▸ Stored data entries:

** Begin **

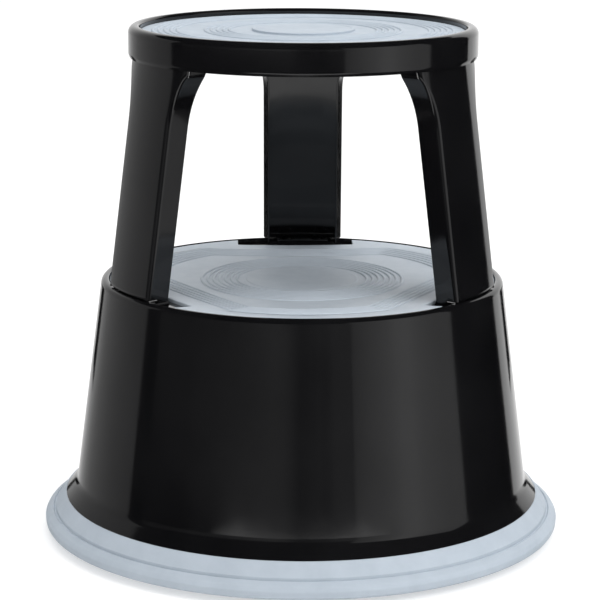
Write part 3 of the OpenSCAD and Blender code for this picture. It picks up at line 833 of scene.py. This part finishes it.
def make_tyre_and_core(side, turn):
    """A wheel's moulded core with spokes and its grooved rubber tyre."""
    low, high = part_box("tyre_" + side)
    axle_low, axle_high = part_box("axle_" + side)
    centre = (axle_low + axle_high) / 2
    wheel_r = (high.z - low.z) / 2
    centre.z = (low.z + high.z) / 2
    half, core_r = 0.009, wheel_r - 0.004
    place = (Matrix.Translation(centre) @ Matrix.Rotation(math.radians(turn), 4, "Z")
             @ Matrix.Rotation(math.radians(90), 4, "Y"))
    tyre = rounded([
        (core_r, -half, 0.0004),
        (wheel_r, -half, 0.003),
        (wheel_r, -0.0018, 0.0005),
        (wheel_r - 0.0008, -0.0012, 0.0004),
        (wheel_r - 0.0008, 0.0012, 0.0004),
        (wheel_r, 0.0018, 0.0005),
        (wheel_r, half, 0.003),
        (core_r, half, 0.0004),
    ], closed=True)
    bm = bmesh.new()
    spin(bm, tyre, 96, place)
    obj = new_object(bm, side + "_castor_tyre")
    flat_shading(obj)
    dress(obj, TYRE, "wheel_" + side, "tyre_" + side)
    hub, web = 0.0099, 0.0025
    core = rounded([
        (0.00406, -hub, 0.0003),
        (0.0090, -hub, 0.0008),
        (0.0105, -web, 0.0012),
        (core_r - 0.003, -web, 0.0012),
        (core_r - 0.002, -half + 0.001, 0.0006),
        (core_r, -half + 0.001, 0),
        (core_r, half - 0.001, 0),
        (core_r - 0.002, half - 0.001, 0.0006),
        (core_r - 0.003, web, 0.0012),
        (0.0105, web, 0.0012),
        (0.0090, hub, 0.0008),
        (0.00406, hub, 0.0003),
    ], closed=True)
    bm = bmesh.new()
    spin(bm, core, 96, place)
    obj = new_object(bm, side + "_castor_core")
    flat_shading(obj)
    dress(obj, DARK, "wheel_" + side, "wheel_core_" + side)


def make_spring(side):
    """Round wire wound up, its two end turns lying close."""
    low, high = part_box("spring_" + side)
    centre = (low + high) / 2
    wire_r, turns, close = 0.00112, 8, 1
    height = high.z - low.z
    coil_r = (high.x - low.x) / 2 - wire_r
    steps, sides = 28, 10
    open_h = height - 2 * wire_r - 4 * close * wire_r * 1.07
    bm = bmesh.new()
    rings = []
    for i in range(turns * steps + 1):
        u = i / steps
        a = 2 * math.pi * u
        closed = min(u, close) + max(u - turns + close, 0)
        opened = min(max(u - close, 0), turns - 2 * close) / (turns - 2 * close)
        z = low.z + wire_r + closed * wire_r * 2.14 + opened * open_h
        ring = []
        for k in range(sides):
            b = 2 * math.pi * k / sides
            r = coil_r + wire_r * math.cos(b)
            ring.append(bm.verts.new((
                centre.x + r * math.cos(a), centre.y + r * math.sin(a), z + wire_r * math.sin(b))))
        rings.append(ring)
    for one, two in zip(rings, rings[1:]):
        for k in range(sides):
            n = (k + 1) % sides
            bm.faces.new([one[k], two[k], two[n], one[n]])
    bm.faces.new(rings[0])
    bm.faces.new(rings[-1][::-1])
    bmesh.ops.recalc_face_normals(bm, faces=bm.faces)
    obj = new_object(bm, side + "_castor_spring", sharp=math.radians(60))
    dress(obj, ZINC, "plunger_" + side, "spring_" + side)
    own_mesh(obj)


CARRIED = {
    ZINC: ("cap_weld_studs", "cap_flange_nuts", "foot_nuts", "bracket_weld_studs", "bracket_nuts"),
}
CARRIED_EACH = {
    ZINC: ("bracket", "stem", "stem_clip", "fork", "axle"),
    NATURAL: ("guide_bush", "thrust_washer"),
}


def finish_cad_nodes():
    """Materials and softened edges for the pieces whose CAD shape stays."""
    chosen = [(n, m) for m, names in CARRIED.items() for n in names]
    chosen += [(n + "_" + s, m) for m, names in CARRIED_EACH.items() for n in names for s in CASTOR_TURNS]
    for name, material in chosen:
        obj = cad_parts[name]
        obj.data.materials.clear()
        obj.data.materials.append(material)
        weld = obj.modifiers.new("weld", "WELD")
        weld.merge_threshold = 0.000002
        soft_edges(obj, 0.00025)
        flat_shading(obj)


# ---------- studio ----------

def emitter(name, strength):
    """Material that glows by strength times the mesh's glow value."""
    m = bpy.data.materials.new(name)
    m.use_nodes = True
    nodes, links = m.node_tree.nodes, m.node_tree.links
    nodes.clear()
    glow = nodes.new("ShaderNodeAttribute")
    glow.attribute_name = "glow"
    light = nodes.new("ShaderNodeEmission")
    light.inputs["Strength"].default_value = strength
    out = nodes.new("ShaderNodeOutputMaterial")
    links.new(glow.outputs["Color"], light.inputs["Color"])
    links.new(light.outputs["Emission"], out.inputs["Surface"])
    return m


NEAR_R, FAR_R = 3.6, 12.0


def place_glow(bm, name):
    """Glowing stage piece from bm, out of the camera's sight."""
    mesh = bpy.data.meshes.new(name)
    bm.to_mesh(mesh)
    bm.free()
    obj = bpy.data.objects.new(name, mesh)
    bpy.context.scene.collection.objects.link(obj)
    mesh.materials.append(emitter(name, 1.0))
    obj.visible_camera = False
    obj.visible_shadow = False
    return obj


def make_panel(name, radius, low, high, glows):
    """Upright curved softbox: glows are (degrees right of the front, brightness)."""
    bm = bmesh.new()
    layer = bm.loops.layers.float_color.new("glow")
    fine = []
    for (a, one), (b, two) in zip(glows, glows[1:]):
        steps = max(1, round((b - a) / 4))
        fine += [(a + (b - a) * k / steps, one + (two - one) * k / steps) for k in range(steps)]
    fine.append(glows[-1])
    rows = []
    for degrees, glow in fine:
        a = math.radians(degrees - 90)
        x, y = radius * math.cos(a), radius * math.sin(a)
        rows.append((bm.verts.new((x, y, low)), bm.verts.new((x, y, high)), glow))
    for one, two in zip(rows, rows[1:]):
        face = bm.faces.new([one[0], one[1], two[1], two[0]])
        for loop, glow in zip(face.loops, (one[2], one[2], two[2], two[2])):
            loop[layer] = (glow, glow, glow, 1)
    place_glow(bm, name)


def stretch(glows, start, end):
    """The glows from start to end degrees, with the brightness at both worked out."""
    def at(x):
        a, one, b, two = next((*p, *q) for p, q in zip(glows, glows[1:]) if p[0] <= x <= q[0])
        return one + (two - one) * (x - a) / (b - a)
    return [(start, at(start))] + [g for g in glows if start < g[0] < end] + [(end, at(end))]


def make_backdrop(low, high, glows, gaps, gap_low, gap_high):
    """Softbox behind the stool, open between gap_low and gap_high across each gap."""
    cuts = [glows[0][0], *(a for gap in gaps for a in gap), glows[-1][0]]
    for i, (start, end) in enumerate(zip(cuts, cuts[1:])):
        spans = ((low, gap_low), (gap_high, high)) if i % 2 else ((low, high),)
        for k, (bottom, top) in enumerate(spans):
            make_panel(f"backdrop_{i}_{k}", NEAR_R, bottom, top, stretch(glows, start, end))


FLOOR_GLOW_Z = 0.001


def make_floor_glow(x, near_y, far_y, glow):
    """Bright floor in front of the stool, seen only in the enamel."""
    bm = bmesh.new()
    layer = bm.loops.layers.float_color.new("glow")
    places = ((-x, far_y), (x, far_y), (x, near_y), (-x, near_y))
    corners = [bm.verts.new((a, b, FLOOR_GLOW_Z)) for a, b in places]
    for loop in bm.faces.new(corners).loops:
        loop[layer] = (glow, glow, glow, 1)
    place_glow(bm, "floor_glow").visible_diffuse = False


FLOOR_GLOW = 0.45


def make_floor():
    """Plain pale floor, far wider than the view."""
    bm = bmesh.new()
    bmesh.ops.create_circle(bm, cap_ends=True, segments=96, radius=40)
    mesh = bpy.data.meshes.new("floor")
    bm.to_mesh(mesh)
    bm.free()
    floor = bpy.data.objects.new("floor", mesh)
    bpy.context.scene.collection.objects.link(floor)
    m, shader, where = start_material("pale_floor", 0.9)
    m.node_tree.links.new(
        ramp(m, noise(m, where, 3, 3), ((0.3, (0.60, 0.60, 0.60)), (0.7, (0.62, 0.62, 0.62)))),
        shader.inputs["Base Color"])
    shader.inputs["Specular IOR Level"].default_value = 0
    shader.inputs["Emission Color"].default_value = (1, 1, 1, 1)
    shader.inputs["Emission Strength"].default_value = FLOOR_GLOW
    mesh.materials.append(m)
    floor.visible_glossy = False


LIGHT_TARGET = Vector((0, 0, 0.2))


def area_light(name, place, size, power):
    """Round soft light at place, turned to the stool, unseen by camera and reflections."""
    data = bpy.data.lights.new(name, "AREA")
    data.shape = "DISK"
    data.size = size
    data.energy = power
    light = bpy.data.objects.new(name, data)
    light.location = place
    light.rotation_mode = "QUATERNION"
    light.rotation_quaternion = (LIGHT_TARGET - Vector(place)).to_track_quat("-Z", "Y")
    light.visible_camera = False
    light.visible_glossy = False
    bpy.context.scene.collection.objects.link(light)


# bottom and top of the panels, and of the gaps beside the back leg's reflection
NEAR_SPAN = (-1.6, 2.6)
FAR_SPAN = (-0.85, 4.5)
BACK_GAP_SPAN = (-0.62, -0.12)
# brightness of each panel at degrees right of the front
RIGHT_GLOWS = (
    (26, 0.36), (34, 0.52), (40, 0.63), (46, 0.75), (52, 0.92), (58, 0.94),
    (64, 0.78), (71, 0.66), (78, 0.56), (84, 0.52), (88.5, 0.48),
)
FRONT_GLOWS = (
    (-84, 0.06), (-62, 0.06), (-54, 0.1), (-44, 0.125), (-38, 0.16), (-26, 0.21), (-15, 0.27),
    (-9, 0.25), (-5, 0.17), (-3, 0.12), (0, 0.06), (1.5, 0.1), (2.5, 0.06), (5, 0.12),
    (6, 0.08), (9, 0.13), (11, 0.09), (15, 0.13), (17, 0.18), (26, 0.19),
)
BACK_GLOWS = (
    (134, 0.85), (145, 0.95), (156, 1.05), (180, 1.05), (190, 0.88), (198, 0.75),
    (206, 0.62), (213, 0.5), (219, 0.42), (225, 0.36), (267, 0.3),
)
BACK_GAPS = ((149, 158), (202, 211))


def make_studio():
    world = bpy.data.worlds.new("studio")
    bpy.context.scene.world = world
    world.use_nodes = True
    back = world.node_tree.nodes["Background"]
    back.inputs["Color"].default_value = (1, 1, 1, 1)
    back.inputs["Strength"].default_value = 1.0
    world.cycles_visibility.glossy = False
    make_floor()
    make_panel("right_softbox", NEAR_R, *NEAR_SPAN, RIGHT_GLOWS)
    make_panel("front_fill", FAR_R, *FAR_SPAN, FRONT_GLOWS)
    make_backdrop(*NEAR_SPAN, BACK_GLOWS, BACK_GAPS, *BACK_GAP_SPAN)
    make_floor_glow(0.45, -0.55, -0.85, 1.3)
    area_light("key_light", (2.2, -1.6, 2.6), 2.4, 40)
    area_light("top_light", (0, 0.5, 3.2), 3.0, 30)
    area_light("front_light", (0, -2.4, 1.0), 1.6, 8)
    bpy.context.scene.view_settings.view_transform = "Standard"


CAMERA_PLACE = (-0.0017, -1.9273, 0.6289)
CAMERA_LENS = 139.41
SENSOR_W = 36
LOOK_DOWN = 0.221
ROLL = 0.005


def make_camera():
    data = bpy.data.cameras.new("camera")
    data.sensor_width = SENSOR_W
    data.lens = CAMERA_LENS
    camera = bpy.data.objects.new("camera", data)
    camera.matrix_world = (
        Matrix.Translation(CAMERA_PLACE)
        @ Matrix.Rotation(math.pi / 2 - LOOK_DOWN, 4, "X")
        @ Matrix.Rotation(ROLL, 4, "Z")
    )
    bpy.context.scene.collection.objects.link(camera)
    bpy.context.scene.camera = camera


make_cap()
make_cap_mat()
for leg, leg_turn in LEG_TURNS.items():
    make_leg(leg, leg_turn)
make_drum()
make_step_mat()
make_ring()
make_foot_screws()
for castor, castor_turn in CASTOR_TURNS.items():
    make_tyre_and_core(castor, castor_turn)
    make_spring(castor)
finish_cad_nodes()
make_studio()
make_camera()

** End **
** Begin **

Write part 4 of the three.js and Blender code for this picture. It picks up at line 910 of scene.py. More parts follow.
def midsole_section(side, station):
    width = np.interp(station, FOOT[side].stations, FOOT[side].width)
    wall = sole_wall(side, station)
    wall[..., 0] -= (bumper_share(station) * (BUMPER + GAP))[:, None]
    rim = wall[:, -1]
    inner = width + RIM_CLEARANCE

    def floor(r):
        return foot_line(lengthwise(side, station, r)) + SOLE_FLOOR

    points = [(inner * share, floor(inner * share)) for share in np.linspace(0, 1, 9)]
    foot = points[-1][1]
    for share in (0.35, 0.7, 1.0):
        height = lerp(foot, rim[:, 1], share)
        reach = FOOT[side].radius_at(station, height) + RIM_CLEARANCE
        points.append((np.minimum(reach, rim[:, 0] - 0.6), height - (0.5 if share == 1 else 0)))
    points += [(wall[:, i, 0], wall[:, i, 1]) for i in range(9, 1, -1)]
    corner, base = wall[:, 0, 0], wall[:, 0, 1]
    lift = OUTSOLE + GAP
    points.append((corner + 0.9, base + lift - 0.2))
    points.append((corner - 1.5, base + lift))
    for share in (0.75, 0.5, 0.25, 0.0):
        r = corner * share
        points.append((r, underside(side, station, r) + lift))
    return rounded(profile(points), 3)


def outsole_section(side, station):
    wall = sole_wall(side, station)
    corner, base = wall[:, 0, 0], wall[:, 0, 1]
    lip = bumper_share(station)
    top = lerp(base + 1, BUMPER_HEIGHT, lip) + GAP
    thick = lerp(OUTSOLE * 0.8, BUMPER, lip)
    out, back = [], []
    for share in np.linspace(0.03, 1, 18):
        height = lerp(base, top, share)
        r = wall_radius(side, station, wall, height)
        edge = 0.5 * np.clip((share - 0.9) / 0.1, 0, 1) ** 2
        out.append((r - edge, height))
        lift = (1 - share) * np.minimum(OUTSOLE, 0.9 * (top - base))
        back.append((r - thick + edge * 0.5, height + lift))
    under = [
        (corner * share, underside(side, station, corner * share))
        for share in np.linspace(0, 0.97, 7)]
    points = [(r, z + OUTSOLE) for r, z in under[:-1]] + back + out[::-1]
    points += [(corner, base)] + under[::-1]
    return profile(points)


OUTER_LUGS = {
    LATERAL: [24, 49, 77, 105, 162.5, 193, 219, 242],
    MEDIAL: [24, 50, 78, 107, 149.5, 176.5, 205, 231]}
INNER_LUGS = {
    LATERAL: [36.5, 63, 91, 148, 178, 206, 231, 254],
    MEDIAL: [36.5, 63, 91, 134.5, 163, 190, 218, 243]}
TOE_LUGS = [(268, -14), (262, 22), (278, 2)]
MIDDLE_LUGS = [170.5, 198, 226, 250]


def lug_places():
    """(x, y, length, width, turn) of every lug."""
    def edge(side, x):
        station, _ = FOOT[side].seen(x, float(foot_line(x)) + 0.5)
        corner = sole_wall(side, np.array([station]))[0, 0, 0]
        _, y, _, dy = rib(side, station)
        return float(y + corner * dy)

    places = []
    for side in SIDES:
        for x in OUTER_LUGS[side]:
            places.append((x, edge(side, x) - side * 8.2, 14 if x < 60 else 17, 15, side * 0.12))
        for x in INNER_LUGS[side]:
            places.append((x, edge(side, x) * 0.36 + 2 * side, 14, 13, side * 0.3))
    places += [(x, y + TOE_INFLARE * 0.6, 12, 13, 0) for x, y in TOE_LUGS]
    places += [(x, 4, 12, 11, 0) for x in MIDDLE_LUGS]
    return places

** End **
** Begin **

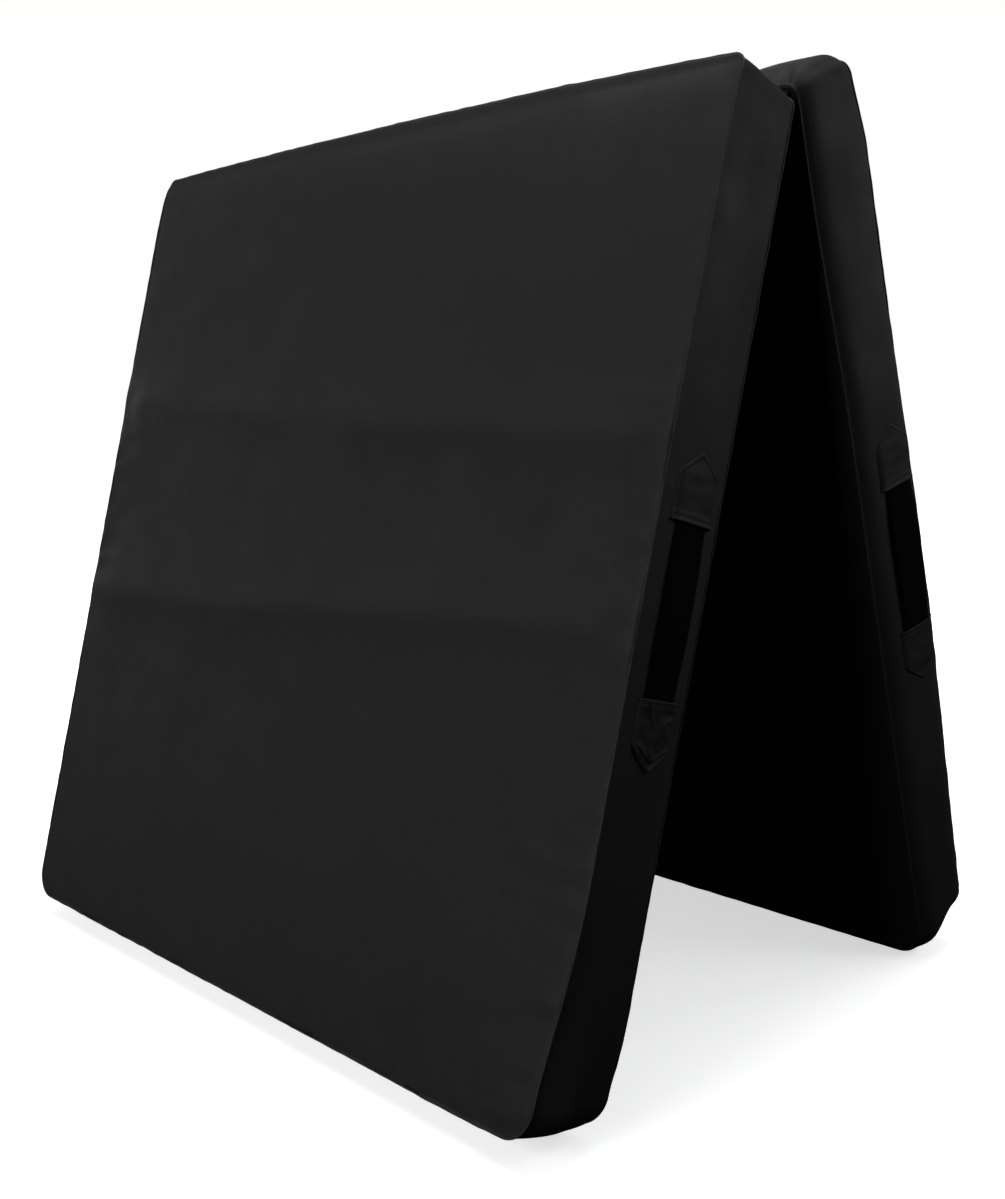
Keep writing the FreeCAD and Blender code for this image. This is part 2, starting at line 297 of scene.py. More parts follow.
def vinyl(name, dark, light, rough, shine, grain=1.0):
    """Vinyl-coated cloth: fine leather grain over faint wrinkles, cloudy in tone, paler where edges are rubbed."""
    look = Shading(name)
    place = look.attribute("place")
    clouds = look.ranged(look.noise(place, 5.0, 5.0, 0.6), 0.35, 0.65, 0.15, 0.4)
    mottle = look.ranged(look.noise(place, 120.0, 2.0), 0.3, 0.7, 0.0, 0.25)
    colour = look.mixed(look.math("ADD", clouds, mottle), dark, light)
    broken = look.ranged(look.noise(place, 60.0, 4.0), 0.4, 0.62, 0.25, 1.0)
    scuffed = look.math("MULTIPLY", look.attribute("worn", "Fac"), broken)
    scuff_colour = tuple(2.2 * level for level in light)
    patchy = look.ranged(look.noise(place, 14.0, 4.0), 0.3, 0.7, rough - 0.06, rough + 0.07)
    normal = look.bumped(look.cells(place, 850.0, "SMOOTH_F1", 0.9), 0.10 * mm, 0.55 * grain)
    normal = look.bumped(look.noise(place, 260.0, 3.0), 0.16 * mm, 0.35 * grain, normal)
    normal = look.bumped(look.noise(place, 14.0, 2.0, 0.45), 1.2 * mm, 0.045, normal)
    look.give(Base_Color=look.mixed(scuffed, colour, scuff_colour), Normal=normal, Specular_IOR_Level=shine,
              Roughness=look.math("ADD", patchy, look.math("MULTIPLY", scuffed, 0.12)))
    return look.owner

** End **

▸ Written request:
Identify the lines that hold the word "picks". Copy every one of them.

▸ Result of the task:
Write part 3 of the OpenSCAD and Blender code for this picture. It picks up at line 833 of scene.py. This part finishes it.
Write part 4 of the three.js and Blender code for this picture. It picks up at line 910 of scene.py. More parts follow.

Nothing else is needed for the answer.